One thing that seems to be being forgotten is that a huge amount of US debt is in the hands of foreigners, both corporations and foreign government sovereign funds. This rise in the dollar seems to me to have little to do with quality and everything to do with corporations needing to liquidate assets in order to buy dollars so they can keep afloat as credit is expensive or non-existent. As has been noted elsewhere, this is not a flight to quality but a concerted repatriation of global dollar assets. This is a flight to self-security! However, what happens when other governments, dragged down by the US mess, decide that it is in their own self-interest to repatriate their own foreign investments?
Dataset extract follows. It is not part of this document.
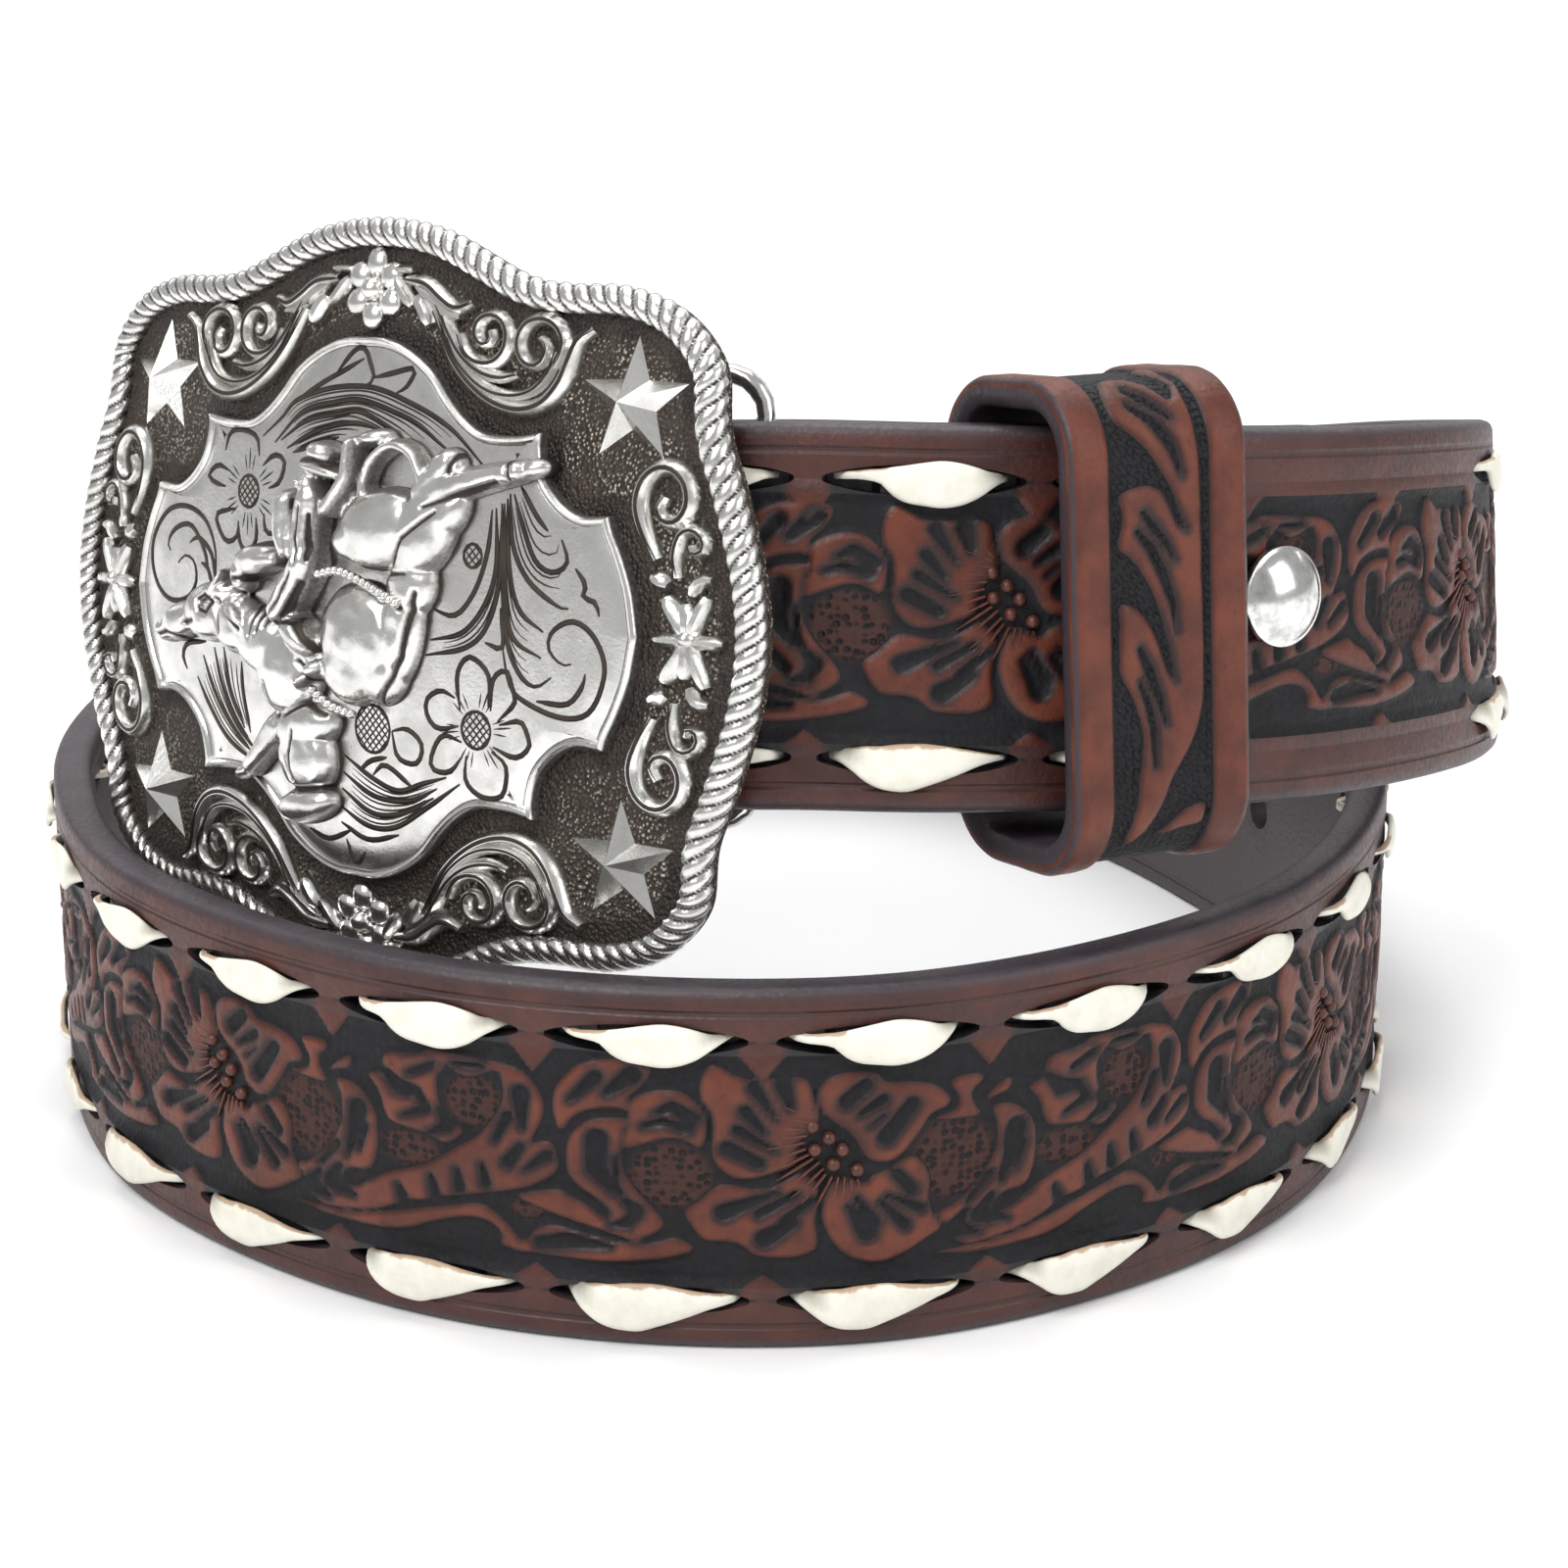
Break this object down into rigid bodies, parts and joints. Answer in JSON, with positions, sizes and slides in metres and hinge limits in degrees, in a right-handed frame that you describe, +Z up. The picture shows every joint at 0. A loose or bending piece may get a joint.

The decisions of the inner sanctum of central bankers may well be a mystery to most of us. The manipulations are evident but in whose interest is often less so. However, if Americans are being bounced into repatriating assets, then everybody else in the world can do the same. Once treasury bonds have maxed out, what is the point in holding them? Indeed, with the combination of the dollar rally and bonds rising, many foreigners are holding onto very large profits from the last couple of months. What will happen when those profits are taken? What will happen when other countries start doing the same as the USA?

The markets are currently predictably unpredictable. But I for one will be keeping one eye on currencies, one eye on treasuries and the other on the stock markets. I know, it's not easy!